--- Do this ---
Give the data again exactly, from its opening line through the line in which "growth, clear, run)" appears.

+++++

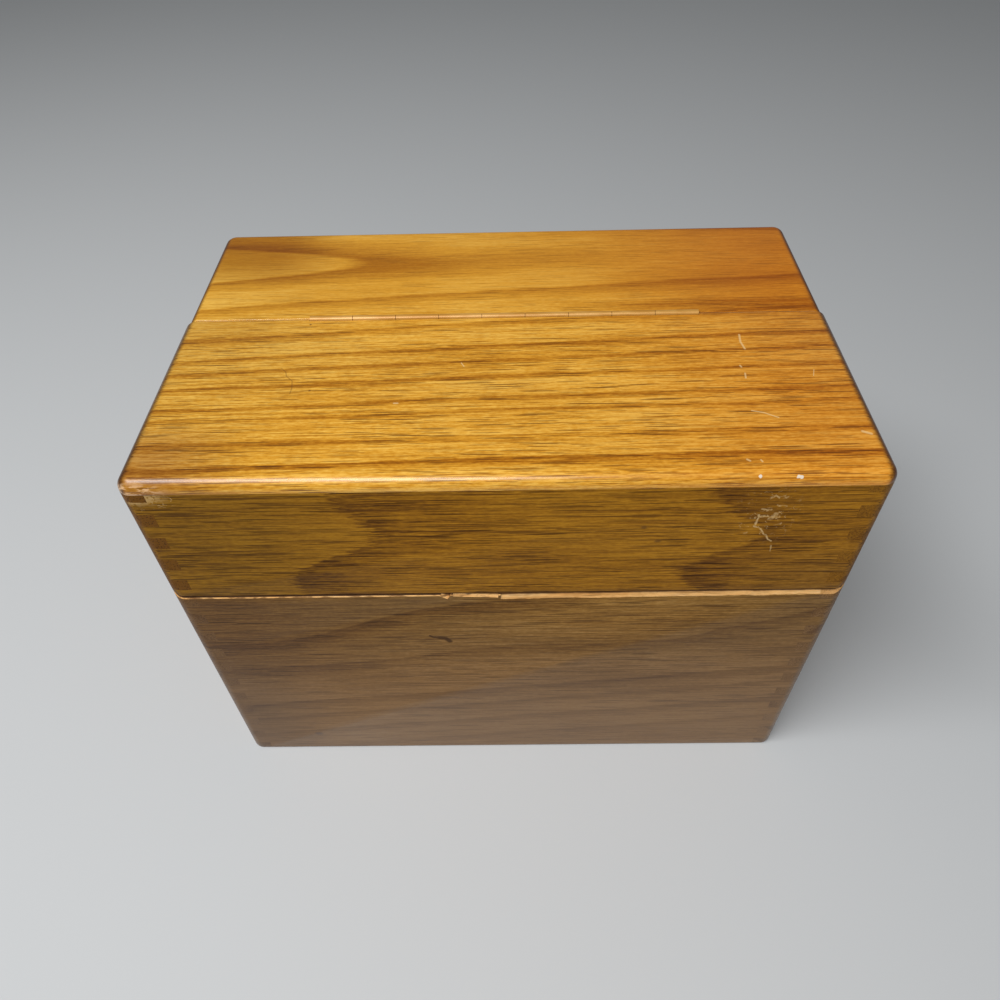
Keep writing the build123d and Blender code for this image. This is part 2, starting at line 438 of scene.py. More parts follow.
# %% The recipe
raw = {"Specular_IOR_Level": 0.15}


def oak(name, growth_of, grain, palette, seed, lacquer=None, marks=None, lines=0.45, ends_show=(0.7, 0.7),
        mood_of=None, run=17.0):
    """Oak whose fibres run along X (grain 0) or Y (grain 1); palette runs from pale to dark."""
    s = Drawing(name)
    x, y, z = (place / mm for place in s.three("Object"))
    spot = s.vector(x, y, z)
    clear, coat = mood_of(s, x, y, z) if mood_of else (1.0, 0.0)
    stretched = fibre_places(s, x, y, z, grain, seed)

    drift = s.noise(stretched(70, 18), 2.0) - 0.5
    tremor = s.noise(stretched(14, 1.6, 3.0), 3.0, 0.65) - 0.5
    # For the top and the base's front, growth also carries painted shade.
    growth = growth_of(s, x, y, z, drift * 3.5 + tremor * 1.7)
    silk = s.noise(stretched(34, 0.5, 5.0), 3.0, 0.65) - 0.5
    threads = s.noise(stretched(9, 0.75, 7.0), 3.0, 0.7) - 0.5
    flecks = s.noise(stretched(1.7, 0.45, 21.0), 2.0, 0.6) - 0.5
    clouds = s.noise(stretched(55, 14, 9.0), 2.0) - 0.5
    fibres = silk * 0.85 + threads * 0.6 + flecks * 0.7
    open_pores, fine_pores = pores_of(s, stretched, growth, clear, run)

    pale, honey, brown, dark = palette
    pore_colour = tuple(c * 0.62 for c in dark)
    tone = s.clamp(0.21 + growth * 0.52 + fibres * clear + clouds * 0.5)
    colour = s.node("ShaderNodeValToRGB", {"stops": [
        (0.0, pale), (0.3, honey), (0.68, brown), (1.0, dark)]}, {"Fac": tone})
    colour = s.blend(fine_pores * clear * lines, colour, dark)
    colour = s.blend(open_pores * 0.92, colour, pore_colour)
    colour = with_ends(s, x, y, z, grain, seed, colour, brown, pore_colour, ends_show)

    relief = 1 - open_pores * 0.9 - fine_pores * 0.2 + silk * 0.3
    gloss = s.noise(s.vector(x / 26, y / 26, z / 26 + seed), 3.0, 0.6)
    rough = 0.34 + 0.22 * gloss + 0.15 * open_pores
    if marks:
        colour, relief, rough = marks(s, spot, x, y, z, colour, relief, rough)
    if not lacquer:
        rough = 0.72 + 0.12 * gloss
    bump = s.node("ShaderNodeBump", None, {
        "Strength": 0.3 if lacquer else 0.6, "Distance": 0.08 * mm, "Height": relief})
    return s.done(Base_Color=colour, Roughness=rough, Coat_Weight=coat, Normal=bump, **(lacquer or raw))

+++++

--- Result of the exercise ---
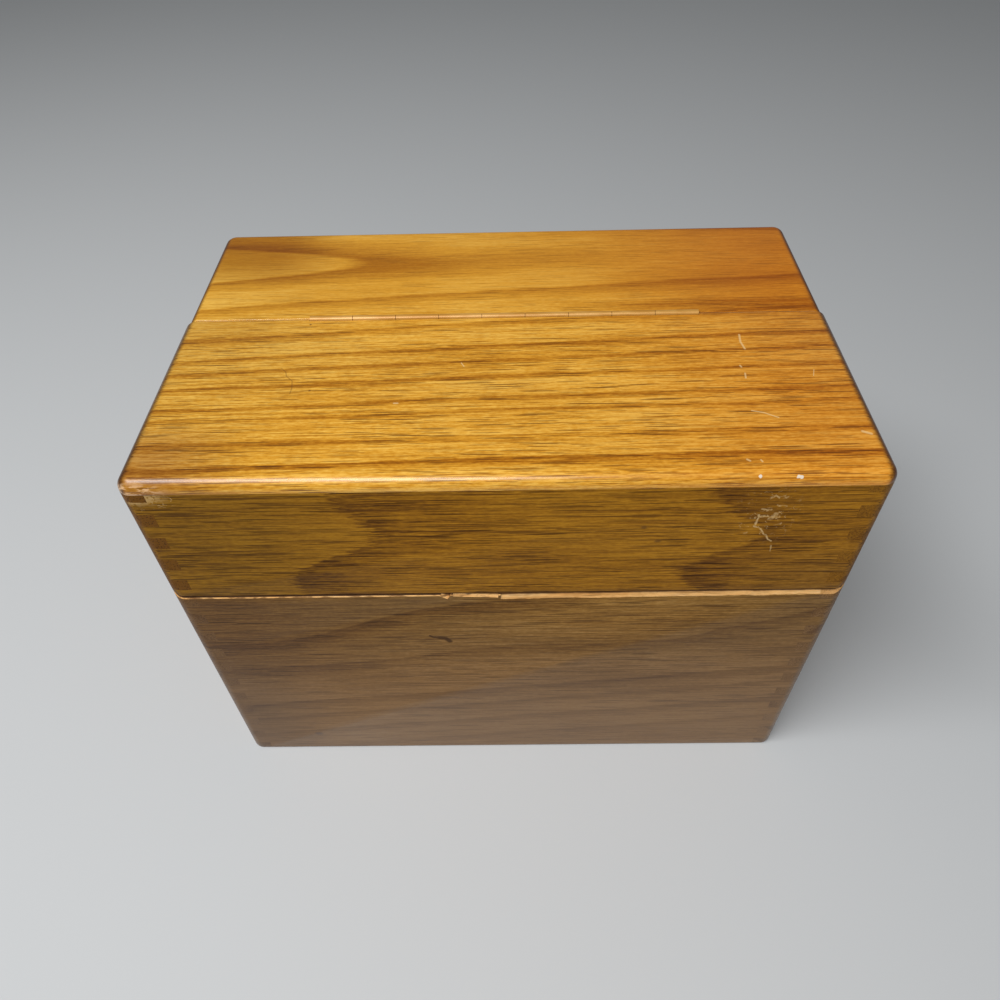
Keep writing the build123d and Blender code for this image. This is part 2, starting at line 438 of scene.py. More parts follow.
# %% The recipe
raw = {"Specular_IOR_Level": 0.15}


def oak(name, growth_of, grain, palette, seed, lacquer=None, marks=None, lines=0.45, ends_show=(0.7, 0.7),
        mood_of=None, run=17.0):
    """Oak whose fibres run along X (grain 0) or Y (grain 1); palette runs from pale to dark."""
    s = Drawing(name)
    x, y, z = (place / mm for place in s.three("Object"))
    spot = s.vector(x, y, z)
    clear, coat = mood_of(s, x, y, z) if mood_of else (1.0, 0.0)
    stretched = fibre_places(s, x, y, z, grain, seed)

    drift = s.noise(stretched(70, 18), 2.0) - 0.5
    tremor = s.noise(stretched(14, 1.6, 3.0), 3.0, 0.65) - 0.5
    # For the top and the base's front, growth also carries painted shade.
    growth = growth_of(s, x, y, z, drift * 3.5 + tremor * 1.7)
    silk = s.noise(stretched(34, 0.5, 5.0), 3.0, 0.65) - 0.5
    threads = s.noise(stretched(9, 0.75, 7.0), 3.0, 0.7) - 0.5
    flecks = s.noise(stretched(1.7, 0.45, 21.0), 2.0, 0.6) - 0.5
    clouds = s.noise(stretched(55, 14, 9.0), 2.0) - 0.5
    fibres = silk * 0.85 + threads * 0.6 + flecks * 0.7
    open_pores, fine_pores = pores_of(s, stretched, growth, clear, run)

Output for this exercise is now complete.